Service Mesh component description:
Data plane: The data plane, called MOSN, is an independent proxy module that processes application data requests. It is separate from the application and provides request proxying and complex communication logic processing.
Control plane: The control plane, called SOFAMesh, manages application configurations and business rules, such as feature toggles and service routing rules. It sends configurations to direct the data plane's execution, which supports various business needs and implementations.
Differences between the control plane and classic microservices
Classic microservice architecture

Integrated Service Mesh architecture

The main differences between the two are:
Service Mesh adds a MOSN sidecar to the data plane pod.
Service Mesh removes the Config Server. The Service Mesh control plane handles pushing configuration data to MOSN. In contrast, classic microservices use a Config Server to push configuration data.
Service Mesh control plane implementation
The Service Mesh control plane is built on Kubernetes and provides advanced operational capabilities such as CustomResourceDefinition (CRD) and Role-Based Access Control (RBAC). It also extends business information through the xDS protocol, which is based on the open source Istio Envoy.
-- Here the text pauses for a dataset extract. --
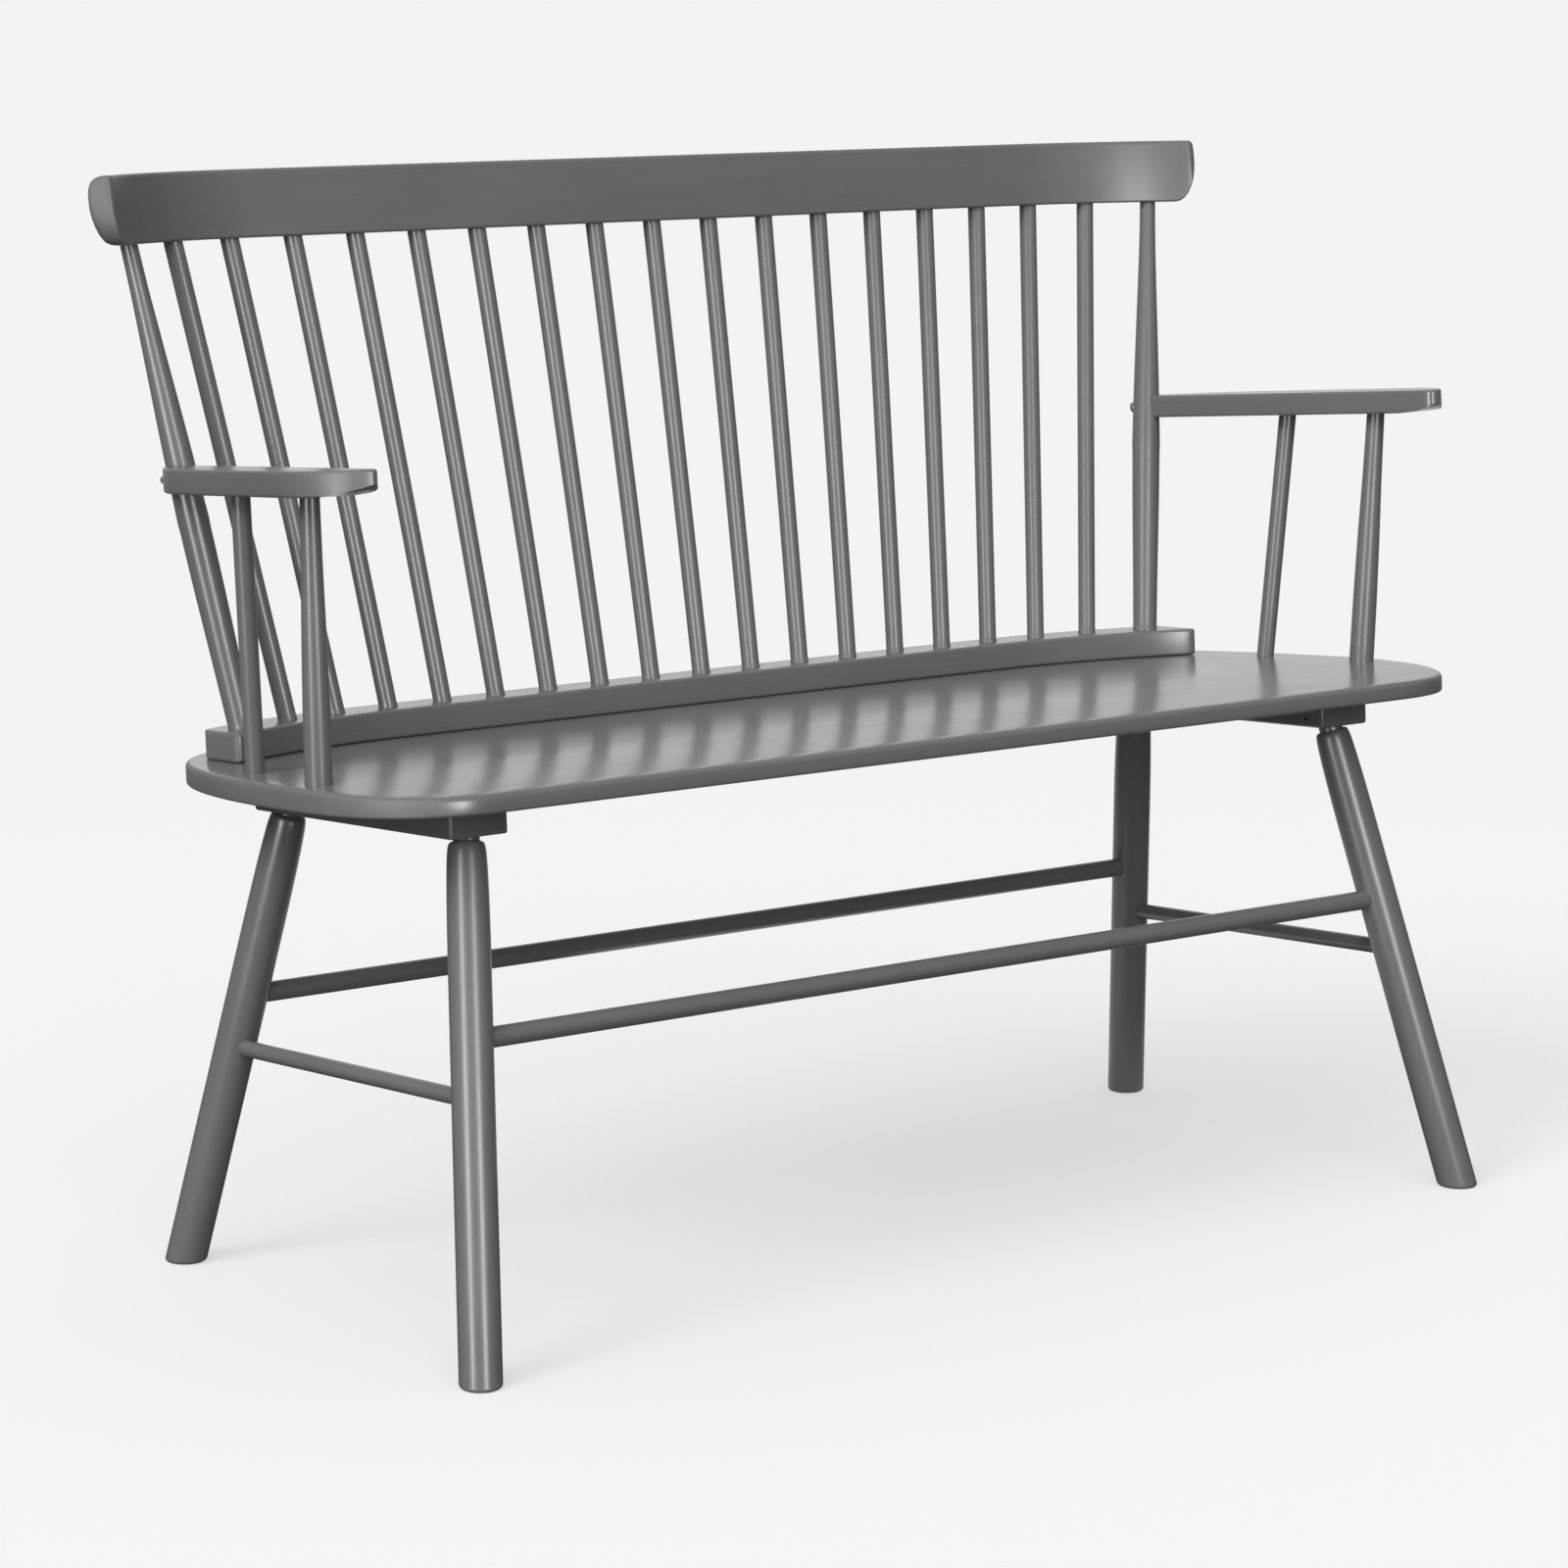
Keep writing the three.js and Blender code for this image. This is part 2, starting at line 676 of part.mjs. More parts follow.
function stretcherBores(end, side) {
  const bores = [];
  for (const { diameter, ends } of Object.values(stretchers)) {
    const own = ends.find(([e, s]) => e === end && s === side);
    if (!own) continue;
    const here = onLeg(...own);
    const there = onLeg(...ends.find((place) => place !== own));
    const mouth = here.clone().lerp(there, legDiameter / here.distanceTo(there));
    const depth = legDiameter * 3 / 2 - stretcherTenonDepth + gap;
    bores.push(bore(diameter, depth, mouth, here));
  }
  return bores;
}

// Arms: each is let round the outer half of its post
function armFrame(side) {
  const upright = uprightPoints(sides[side] * lastUpright);
  const share = (armHeight - upright.foot.z) / (upright.head.z - upright.foot.z);
  const frame = new THREE.Group();
  frame.position.copy(upright.foot.clone().lerp(upright.head, share));
  frame.rotation.set(-armPitch, 0, sides[side] * armFlare, 'ZXY');
  bench.add(frame);
  frame.updateMatrixWorld(true);
  return frame;
}

// Shares of the width outside the post's axis and of the arm's length ahead of it
const armBackCurveShares = [[1, 0.27], [1, 0.13], [0.42, 0.02]];
const armFrontCurveShares = [[1, 0.8], [1, 0.89], [0.75, 0.945], [0.36, 0.98]];

function armPlan(side) {
  const out = (share) => sides[side] * (armWidth - armOverlap) * share;
  const ahead = (share) => -(armLength - armTip) * share;
  const inner = -sides[side] * armOverlap;
  const [backCurve, frontCurve] = [armBackCurveShares, armFrontCurveShares].map(
    (shares) => shares.map(([x, y]) => [out(x), ahead(y)]));
  const tipOut = sides[side] * postWaistDiameter / 2;
  const shape = new THREE.Shape();
  shape.moveTo(inner, armTip);
  shape.lineTo(tipOut, armTip);
  shape.bezierCurveTo(...backCurve[2], ...backCurve[1], ...backCurve[0]);
  shape.lineTo(...frontCurve[0]);
  shape.bezierCurveTo(...frontCurve[1], ...frontCurve[2], ...frontCurve[3]);
  shape.lineTo(inner + sides[side] * armCornerAcross, ahead(1));
  shape.quadraticCurveTo(inner, ahead(1), inner, ahead(1) + armCornerAlong);
  return shape;
}

function arm(side, frame) {
  const board = new THREE.ExtrudeGeometry(armPlan(side), {
    depth: armThickness - 2 * armRounding,
    bevelThickness: armRounding,
    bevelSize: armRounding,
    bevelOffset: -armRounding,
    bevelSegments: armBevelSteps,
    curveSegments: curveSteps,
  });
  board.translate(0, 0, armRounding - armThickness / 2);
  const mesh = piece(`arm_${side}`, board, paint);
  frame.add(mesh);
  frame.updateMatrixWorld(true);
  return mesh;
}

// The underside of an arm rises to its front end, ever more steeply: shares of length and depth
const armScoopShares = [[0, 0], [0.3, 0.12], [0.55, 0.3], [0.78, 0.54], [0.92, 0.78], [1, 1]];

function armScoop(frame) {
  const wedge = new THREE.Shape();
  for (const [along, up] of armScoopShares) {
    wedge.lineTo(-armScoopLength * along, armScoopDepth * up);
  }
  wedge.lineTo(-armScoopLength - overrun, armScoopDepth);
  wedge.lineTo(-armScoopLength - overrun, -overrun);
  wedge.lineTo(0, -overrun);
  const width = 2 * armWidth;
  const cutter = new THREE.ExtrudeGeometry(wedge, { depth: 2 * width, bevelEnabled: false });
  cutter.applyMatrix4(new THREE.Matrix4().makeBasis(
    point(0, 1, 0), point(0, 0, 1), point(1, 0, 0)));
  cutter.translate(-width, armTip - armLength + armScoopLength, -armThickness / 2);
  const mesh = new THREE.Mesh(cutter);
  frame.add(mesh);
  mesh.updateMatrixWorld(true);
  frame.remove(mesh);
  return mesh;
}

// Arm supports
const supportPlaces = {
  front: {
    inset: frontSupportInset, back: frontSupportBack, foot: frontSupportFootDiameter,
    lean: frontSupportLean, forward: frontSupportForward,
  },
  rear: {
    inset: rearSupportInset, back: rearSupportBack, foot: supportDiameter,
    lean: rearSupportLean, forward: rearSupportForward,
  },
};

// Where the line from a support's foot meets the underside of its arm
function supportPoints(end, side, frame) {
  const place = supportPlaces[end];
  const across = seatWidth / 2 - place.inset;
  const foot = onSeat(sides[side] * across, place.back, seatTop(place.back));
  const rise = armHeight - foot.z;
  const aim = foot.clone().add(point(sides[side] * place.lean, -place.forward, rise));
  const normal = point(0, 0, 1).transformDirection(frame.matrixWorld);
  const underside = frame.localToWorld(point(0, 0, -armThickness / 2));
  const direction = aim.sub(foot).normalize();
  const reach = underside.clone().sub(foot).dot(normal) / direction.dot(normal);
  return { foot, head: foot.clone().addScaledVector(direction, reach) };
}

// Shares of the height and of the swelling from head (0) to foot (1)
const supportSwellShares = [[0, 1], [0.25, 0.93], [0.5, 0.66], [0.75, 0.24], [1, 0]];

function support(end, side, frame) {
  const { foot, head } = supportPoints(end, side, frame);
  const length = foot.distanceTo(head);
  const thin = supportDiameter / 2;
  const swell = supportPlaces[end].foot / 2 - thin;
  const stations = swell ? supportSwellShares : [supportSwellShares[0], supportSwellShares.at(-1)];
  const body = stations.map(([height, share]) => flat(thin + swell * share, height * length));
  const profile = [
    flat(body[0].x, -supportSeatDepth),
    ...body.slice(swell ? 0 : 1, -1),
    flat(thin, length + supportArmDepth),
  ];
  const mesh = along(piece(`arm_support_${end}_${side}`, lathe(profile, rodSides), paint), foot, head);
  bench.add(mesh);
  return mesh;
}

function supportBores(end, side, frame) {
  const { foot, head } = supportPoints(end, side, frame);
  const beyond = head.clone().multiplyScalar(2).sub(foot);
  const below = foot.clone().multiplyScalar(2).sub(head);
  return {
    seat: bore(supportPlaces[end].foot, supportSeatDepth + gap, foot, below),
    arm: bore(supportDiameter, supportArmDepth + gap, head, beyond),
  };
}

// A fastener along its axis: the underside of the head is at 0, the shank runs on
function fastener(head, headHeight, shank, length) {
  return lathe([
    flat(head / 4, -headHeight),
    flat(head / 2, -headHeight / 2),
    flat(head / 2, 0),
    flat(shank / 2, 0),
    flat(shank / 2, length),
  ], screwSides);
}

// The hole for it, with room for the head
function fastenerHole(head, headRoom, shank, length) {
  return lathe([
    flat(head / 2 + gap, -headRoom),
    flat(head / 2 + gap, 0),
    flat(shank / 2 + gap, 0),
    flat(shank / 2 + gap, length + gap),
  ], screwSides);
}

function fasten(name, geometry, [start, end], finish = steel) {
  const mesh = along(piece(name, geometry, finish), start, end);
  bench.add(mesh);
  return mesh;
}

const holesAt = (geometry, places) => places.map(
  ([start, end]) => along(new THREE.Mesh(geometry), start, end));

function armBoltPlace(side, frame) {
  const seat = postWaistDiameter / 2 - armBoltSpotDepth;
  const outward = point(sides[side] * Math.cos(armBoltTurn), -Math.sin(armBoltTurn), 0);
  const start = frame.localToWorld(outward.clone().multiplyScalar(-seat));
  return [start, frame.localToWorld(outward)];
}

function cleatScrewPlaces(side) {
  const [first, last] = [legPlaces.front.back + legDiameter, legPlaces.rear.back - legDiameter];
  const places = [];
  for (let i = 0; i < cleatScrewsPerCleat; i += 1) {
    const back = first + (last - first) * i / (cleatScrewsPerCleat - 1);
    const x = sides[side] * cleatSpacing / 2;
    places.push([
      onSeat(x, back, cleatUnderside + cleatScrewRecess), onSeat(x, back, cleatTop),
    ]);
  }
  return places;
}

// Each screw comes up midway between two spindles
function railScrewPlaces() {
  const places = [];
  for (let i = 0; i < railScrewCount; i += 1) {
    const pitches = (i - (railScrewCount - 1) / 2) * railScrewStep;
    const place = onBow(railBow, pitches * pitchBelow);
    const back = railSetback + place.y;
    places.push([
      onSeat(place.x, back, seatUnderside + screwHeadHeight), onSeat(place.x, back, seatTopRear),
    ]);
  }
  return places;
}

// A pin runs from the inner face of the cleat to the leg's axis, or a little past it
function legPinPlaces(side) {
  return ['front', 'rear'].map((end) => {
    const { foot, head } = legPoints(end, side);
    const beyond = head.clone().add(head.clone().sub(foot).setLength(legPinRise));
    const inner = seatFrame.worldToLocal(beyond);
    const face = sides[side] * (cleatSpacing - cleatWidth) / 2;
    return [onSeat(face, inner.y, inner.z), onSeat(inner.x, inner.y, inner.z)];
  });
}

// Build the wooden pieces
const seat = seatBoard();
const rail = spindleRail();
const crest = crestRail();
const cleats = { left: cleat('left'), right: cleat('right') };
const back = uprights();
const legs = [];
const supports = [];
const arms = {};
const armFrames = {};
for (const side of ['left', 'right']) {
  armFrames[side] = armFrame(side);
  arms[side] = arm(side, armFrames[side]);
  for (const end of ['front', 'rear']) {
    legs.push({ end, side, mesh: leg(end, side) });
    supports.push({ end, side, mesh: support(end, side, armFrames[side]) });
  }
}
Object.keys(stretchers).forEach(stretcher);
bench.updateMatrixWorld(true);

// Cut each joint
const floor = floorCutter();
const pinHole = lathe([
  flat(legPinDiameter / 2 + gap, -overrun), flat(legPinDiameter / 2 + gap, cleatWidth / 2 + overrun),
], screwSides);
const pin = lathe([
  flat(legPinDiameter / 2, 0), flat(legPinDiameter / 2, cleatWidth / 2),
], screwSides);
const pinPlaces = { left: legPinPlaces('left'), right: legPinPlaces('right') };
const pinHoles = holesAt(pinHole, [...pinPlaces.left, ...pinPlaces.right]);
const cleatScrewLength = cleatThickness - cleatScrewRecess + gap + cleatScrewReach;
const cleatScrewHole = fastenerHole(screwHeadDiameter, cleatThickness, screwDiameter, cleatScrewLength);
const railScrewLength = seatFrontThickness - screwHeadHeight + railUnderside + railScrewReach;
const cleatScrew = fastener(screwHeadDiameter, screwHeadHeight, screwDiameter, cleatScrewLength);
const railScrew = fastener(screwHeadDiameter, screwHeadHeight, screwDiameter, railScrewLength);
const railScrewHole = fastenerHole(screwHeadDiameter, seatFrontThickness, screwDiameter, railScrewLength);
const railScrewHoles = holesAt(railScrewHole, railScrewPlaces());
const seatCutters = [...railScrewHoles];
const railCutters = [...railScrewHoles];
const crestCutters = [];

for (const upright of back) {
  const bores = uprightBores(upright);
  railCutters.push(bores.below);
  crestCutters.push(bores.above);
}

for (const { end, side, mesh } of legs) {
  cut(mesh, [floor, ...stretcherBores(end, side), ...pinHoles]);
}

for (const side of ['left', 'right']) {
  const frame = armFrames[side];
  const post = back.find((upright) => upright.isPost && upright.side === side);
  const holes = holesAt(cleatScrewHole, cleatScrewPlaces(side));
  const cleatCutters = [...holes, ...pinHoles];
  const boltHole = fastenerHole(
    armBoltHeadDiameter, armBoltHeadHeight + overrun, armBoltDiameter, armBoltLength);
  const [boltCutter] = holesAt(boltHole, [armBoltPlace(side, frame)]);
  const wide = postWaistDiameter / 2 + gap;
  const clearance = lathe([flat(wide, -armThickness), flat(wide, armThickness)], postSides);
  const middle = frame.localToWorld(point(0, 0, 0));
  const postCutter = along(new THREE.Mesh(clearance), middle, post.head);
  const armCutters = [postCutter, armScoop(frame), boltCutter];
  for (const end of ['front', 'rear']) {
    const { foot, head } = legPoints(end, side);
    const beyond = head.clone().multiplyScalar(2).sub(foot);
    cleatCutters.push(bore(legTenonDiameter, legTenonDepth + gap, head, beyond, legSides));
    const bores = supportBores(end, side, frame);
    seatCutters.push(bores.seat);
    armCutters.push(bores.arm);
  }
  seatCutters.push(...holes);
  cut(cleats[side], cleatCutters);
  cut(arms[side], armCutters);
  cut(post.mesh, [boltCutter]);
  const bolt = fastener(armBoltHeadDiameter, armBoltHeadHeight, armBoltDiameter, armBoltLength);
  fasten(`arm_bolt_${side}`, bolt, armBoltPlace(side, frame), paint);
  pinPlaces[side].forEach((place, i) => fasten(`leg_pin_${side}_${i + 1}`, pin, place));
  cleatScrewPlaces(side).forEach((place, i) => {
    fasten(`cleat_screw_${side}_${i + 1}`, cleatScrew, place);
  });
}
cut(seat, seatCutters);
cut(rail, railCutters);
cut(crest, crestCutters);

railScrewPlaces().forEach((place, i) => fasten(`rail_screw_${i + 1}`, railScrew, place));

// The origin is the middle of the box that the bench fills, at floor level
const part = new THREE.Group();
part.add(bench);
const box = new THREE.Box3().setFromObject(bench, true);
const middle = box.getCenter(new THREE.Vector3());
bench.position.set(-middle.x, -middle.y, -box.min.z);

export default part;
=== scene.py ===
# %% [markdown]
# A painted deacons bench, dressed on top of its measured frame. The frame gives
# every piece its place. This script gives each wooden piece the soft edges and
# the round turnings that the real bench has, then the satin paint and the light.

# %% Load the frame
import math

import bmesh
import bpy
from mathutils import Euler, Matrix, Vector


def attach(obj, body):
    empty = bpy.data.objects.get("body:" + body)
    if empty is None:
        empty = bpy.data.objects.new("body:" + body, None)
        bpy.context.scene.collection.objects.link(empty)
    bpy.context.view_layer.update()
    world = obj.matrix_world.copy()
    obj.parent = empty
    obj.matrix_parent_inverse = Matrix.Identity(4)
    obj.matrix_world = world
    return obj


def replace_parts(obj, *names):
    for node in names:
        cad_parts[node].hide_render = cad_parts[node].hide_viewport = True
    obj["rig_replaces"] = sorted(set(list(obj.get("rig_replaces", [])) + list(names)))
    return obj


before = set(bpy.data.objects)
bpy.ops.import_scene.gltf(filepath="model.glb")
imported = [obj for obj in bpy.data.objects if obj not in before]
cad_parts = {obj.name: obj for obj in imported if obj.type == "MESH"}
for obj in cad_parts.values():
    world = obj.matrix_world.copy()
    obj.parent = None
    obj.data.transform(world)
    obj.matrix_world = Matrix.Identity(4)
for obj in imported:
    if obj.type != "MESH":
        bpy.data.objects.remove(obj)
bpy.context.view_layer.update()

# %% [markdown]
# The camera comes first, because it frames all that follows. The picture was
# taken with a long lens from the left of the bench, a little above its crest.
# These numbers put the feet and the crest where they fall in the photograph.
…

This allows the control plane to send service routing rules and configuration toggles to MOSN for execution to meet various business requirements. During the Double 11 shopping festival, the control plane implemented the following two capabilities:
CRD configuration delivery: CRD stands for CustomResourceDefinition, a custom resource semantic natively supported by Kubernetes (K8s).
TLS encrypted communication: TLS stands for Transport Layer Security.
CRD configuration delivery
Ant Group extended ScopeConfig to limit the effective scope of a custom resource (CR). It supports settings at the data center, cluster, application, and IP levels. On top of ScopeConfig, we added PolicyConfig CRDs for policies, rules, and toggles. This enables controllable grayscale releases, degradation rollbacks, and online A/B testing.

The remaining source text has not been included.